→ Problem
Extract every line below, verbatim.
━━ Material provided
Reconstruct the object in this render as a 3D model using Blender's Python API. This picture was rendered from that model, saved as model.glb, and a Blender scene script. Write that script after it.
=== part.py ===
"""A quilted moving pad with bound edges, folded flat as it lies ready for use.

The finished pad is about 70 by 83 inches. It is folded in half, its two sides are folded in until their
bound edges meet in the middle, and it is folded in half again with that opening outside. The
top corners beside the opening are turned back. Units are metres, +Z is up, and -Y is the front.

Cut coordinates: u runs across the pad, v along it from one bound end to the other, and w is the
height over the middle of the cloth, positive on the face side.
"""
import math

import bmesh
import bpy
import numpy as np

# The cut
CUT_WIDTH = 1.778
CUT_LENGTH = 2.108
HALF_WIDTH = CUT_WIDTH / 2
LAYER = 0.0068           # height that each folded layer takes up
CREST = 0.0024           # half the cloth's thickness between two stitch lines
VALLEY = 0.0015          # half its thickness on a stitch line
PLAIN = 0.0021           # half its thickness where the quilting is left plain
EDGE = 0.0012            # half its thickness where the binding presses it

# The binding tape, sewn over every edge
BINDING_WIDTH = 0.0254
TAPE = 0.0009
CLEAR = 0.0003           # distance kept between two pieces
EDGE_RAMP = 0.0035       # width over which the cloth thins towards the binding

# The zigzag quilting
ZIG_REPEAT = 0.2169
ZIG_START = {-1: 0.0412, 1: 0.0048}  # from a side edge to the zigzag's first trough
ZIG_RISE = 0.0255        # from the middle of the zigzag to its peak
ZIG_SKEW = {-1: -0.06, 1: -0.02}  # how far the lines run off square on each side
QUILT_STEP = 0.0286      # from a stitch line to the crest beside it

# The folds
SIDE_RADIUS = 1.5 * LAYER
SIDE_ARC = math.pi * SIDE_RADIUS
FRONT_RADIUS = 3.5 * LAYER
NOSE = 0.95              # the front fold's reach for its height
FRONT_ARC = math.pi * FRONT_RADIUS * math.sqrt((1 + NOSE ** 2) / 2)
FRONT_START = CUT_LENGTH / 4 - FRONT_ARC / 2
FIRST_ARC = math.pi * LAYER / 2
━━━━
→ Result below
Reconstruct the object in this render as a 3D model using Blender's Python API. This picture was rendered from that model, saved as model.glb, and a Blender scene script. Write that script after it.
=== part.py ===
"""A quilted moving pad with bound edges, folded flat as it lies ready for use.

The finished pad is about 70 by 83 inches. It is folded in half, its two sides are folded in until their
bound edges meet in the middle, and it is folded in half again with that opening outside. The
top corners beside the opening are turned back. Units are metres, +Z is up, and -Y is the front.

Cut coordinates: u runs across the pad, v along it from one bound end to the other, and w is the
height over the middle of the cloth, positive on the face side.
"""
import math

import bmesh
import bpy
import numpy as np

# The cut
CUT_WIDTH = 1.778
CUT_LENGTH = 2.108
HALF_WIDTH = CUT_WIDTH / 2
LAYER = 0.0068           # height that each folded layer takes up
CREST = 0.0024           # half the cloth's thickness between two stitch lines
VALLEY = 0.0015          # half its thickness on a stitch line
PLAIN = 0.0021           # half its thickness where the quilting is left plain
EDGE = 0.0012            # half its thickness where the binding presses it

# The binding tape, sewn over every edge
BINDING_WIDTH = 0.0254
TAPE = 0.0009
CLEAR = 0.0003           # distance kept between two pieces
EDGE_RAMP = 0.0035       # width over which the cloth thins towards the binding

# The zigzag quilting
ZIG_REPEAT = 0.2169
ZIG_START = {-1: 0.0412, 1: 0.0048}  # from a side edge to the zigzag's first trough
ZIG_RISE = 0.0255        # from the middle of the zigzag to its peak
ZIG_SKEW = {-1: -0.06, 1: -0.02}  # how far the lines run off square on each side
QUILT_STEP = 0.0286      # from a stitch line to the crest beside it

# The folds
SIDE_RADIUS = 1.5 * LAYER
SIDE_ARC = math.pi * SIDE_RADIUS
FRONT_RADIUS = 3.5 * LAYER
NOSE = 0.95              # the front fold's reach for its height
FRONT_ARC = math.pi * FRONT_RADIUS * math.sqrt((1 + NOSE ** 2) / 2)
FRONT_START = CUT_LENGTH / 4 - FRONT_ARC / 2
FIRST_ARC = math.pi * LAYER / 2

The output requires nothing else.